→ **Exercise aim**
Lines containing the string "rigid" are to be counted; report only how many there are.

(Some records)
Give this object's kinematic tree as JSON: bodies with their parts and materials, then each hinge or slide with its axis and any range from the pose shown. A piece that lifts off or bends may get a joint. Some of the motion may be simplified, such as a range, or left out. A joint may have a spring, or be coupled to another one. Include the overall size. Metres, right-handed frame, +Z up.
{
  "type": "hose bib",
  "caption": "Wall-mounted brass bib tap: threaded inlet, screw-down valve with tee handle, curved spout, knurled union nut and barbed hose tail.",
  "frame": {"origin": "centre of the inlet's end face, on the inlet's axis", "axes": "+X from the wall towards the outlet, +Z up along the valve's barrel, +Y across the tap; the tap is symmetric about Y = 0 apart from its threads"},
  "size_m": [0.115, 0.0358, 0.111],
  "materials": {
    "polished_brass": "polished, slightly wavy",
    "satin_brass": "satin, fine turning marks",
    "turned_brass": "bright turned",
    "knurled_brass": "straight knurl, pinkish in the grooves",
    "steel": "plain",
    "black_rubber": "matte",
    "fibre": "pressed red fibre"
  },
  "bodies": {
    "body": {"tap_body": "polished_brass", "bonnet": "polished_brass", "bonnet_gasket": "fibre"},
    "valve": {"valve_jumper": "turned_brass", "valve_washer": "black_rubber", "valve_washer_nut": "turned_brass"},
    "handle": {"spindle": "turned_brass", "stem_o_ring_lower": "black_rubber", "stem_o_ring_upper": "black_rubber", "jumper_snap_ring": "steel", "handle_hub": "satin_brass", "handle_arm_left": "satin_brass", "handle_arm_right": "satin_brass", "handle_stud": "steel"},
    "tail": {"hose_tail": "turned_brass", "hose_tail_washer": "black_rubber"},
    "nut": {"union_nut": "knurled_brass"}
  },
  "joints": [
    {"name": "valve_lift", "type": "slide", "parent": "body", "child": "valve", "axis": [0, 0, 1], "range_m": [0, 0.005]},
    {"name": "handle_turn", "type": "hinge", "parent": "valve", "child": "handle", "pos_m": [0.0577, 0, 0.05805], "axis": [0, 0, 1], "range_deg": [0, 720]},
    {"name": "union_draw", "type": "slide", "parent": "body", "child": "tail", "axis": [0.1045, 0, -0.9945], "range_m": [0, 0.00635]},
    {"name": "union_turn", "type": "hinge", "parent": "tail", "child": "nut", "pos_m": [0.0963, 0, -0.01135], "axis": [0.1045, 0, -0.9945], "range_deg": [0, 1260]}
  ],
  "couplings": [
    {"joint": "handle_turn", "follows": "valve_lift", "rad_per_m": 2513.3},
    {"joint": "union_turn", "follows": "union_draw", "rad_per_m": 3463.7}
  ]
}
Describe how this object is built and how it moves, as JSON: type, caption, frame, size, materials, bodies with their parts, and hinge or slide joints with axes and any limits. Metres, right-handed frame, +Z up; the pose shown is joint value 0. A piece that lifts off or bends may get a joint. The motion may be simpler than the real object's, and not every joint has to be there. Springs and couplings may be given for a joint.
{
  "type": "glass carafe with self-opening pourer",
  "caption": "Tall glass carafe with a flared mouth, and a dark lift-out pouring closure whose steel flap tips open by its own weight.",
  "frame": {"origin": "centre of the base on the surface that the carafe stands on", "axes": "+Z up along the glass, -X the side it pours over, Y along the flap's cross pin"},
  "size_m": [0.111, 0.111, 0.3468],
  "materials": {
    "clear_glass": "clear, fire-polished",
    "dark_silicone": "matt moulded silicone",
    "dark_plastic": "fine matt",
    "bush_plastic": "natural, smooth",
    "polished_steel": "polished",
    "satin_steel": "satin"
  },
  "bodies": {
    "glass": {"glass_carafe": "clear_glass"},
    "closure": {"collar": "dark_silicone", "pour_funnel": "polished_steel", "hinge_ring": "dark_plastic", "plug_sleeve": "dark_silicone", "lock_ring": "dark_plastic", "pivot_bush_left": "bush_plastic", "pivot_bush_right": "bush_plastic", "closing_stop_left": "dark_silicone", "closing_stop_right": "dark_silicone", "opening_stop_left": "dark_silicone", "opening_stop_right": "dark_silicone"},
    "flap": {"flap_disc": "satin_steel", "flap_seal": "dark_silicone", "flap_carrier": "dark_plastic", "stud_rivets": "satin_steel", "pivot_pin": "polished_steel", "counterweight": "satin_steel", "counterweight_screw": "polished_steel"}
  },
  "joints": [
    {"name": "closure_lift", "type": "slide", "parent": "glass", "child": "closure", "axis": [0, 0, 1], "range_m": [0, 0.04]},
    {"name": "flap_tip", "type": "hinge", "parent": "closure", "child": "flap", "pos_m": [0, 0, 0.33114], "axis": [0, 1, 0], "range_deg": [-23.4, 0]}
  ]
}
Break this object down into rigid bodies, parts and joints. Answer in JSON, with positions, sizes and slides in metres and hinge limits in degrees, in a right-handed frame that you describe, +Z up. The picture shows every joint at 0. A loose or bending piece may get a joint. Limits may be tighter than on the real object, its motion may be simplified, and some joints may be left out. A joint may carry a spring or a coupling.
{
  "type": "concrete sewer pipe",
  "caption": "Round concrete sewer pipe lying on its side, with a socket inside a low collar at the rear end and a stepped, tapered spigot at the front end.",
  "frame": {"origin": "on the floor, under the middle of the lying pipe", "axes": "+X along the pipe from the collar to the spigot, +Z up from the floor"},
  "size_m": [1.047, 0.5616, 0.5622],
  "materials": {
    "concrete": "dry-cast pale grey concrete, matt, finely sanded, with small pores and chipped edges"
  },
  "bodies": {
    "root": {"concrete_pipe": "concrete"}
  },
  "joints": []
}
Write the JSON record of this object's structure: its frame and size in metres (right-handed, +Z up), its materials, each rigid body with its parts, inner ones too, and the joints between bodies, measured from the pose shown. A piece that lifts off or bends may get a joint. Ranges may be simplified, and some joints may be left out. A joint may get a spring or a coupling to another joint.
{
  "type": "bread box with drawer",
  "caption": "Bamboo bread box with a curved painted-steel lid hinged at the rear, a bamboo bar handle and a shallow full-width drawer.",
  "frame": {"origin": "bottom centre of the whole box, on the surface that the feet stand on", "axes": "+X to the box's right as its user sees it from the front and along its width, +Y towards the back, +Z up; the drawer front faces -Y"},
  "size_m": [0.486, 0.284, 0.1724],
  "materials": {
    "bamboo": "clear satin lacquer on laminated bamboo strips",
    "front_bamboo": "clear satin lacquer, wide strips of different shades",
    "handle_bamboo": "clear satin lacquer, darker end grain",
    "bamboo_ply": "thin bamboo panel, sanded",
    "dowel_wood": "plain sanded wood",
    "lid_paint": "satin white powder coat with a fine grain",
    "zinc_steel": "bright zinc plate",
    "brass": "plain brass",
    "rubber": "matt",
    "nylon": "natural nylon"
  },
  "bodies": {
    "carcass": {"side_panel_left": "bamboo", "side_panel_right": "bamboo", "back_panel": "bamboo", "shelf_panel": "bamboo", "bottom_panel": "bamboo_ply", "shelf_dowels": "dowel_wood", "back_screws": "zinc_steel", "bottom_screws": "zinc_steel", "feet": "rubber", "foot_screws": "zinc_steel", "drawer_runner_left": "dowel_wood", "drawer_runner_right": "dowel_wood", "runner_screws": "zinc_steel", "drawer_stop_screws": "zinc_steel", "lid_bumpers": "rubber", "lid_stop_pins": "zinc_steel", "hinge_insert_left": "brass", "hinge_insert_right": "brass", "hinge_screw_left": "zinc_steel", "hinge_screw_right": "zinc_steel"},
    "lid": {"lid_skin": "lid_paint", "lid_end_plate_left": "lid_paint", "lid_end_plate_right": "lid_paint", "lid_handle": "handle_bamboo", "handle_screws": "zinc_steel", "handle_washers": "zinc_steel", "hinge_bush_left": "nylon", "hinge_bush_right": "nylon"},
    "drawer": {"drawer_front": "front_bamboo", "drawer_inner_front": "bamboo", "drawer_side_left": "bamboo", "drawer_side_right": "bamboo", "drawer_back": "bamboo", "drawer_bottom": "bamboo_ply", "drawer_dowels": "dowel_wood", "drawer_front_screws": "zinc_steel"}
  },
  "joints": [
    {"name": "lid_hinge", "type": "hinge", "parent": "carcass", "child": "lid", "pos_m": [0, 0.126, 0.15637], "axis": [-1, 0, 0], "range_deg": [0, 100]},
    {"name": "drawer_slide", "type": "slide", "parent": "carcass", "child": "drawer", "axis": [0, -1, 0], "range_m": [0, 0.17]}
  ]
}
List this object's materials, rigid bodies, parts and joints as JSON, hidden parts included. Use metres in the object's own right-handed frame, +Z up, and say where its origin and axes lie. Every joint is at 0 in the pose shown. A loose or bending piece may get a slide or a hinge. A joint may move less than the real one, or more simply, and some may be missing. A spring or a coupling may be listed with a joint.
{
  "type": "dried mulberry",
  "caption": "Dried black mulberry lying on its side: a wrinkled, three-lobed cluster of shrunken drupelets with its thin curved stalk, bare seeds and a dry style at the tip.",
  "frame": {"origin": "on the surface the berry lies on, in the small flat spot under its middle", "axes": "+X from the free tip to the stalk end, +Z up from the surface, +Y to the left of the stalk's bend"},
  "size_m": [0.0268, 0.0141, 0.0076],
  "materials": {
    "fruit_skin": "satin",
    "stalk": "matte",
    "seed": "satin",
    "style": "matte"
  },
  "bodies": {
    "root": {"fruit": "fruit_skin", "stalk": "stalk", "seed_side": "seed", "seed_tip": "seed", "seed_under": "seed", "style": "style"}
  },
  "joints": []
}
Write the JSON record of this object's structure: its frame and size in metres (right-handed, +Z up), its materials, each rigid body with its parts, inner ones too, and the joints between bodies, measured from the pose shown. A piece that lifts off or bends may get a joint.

→ **Written answer**
4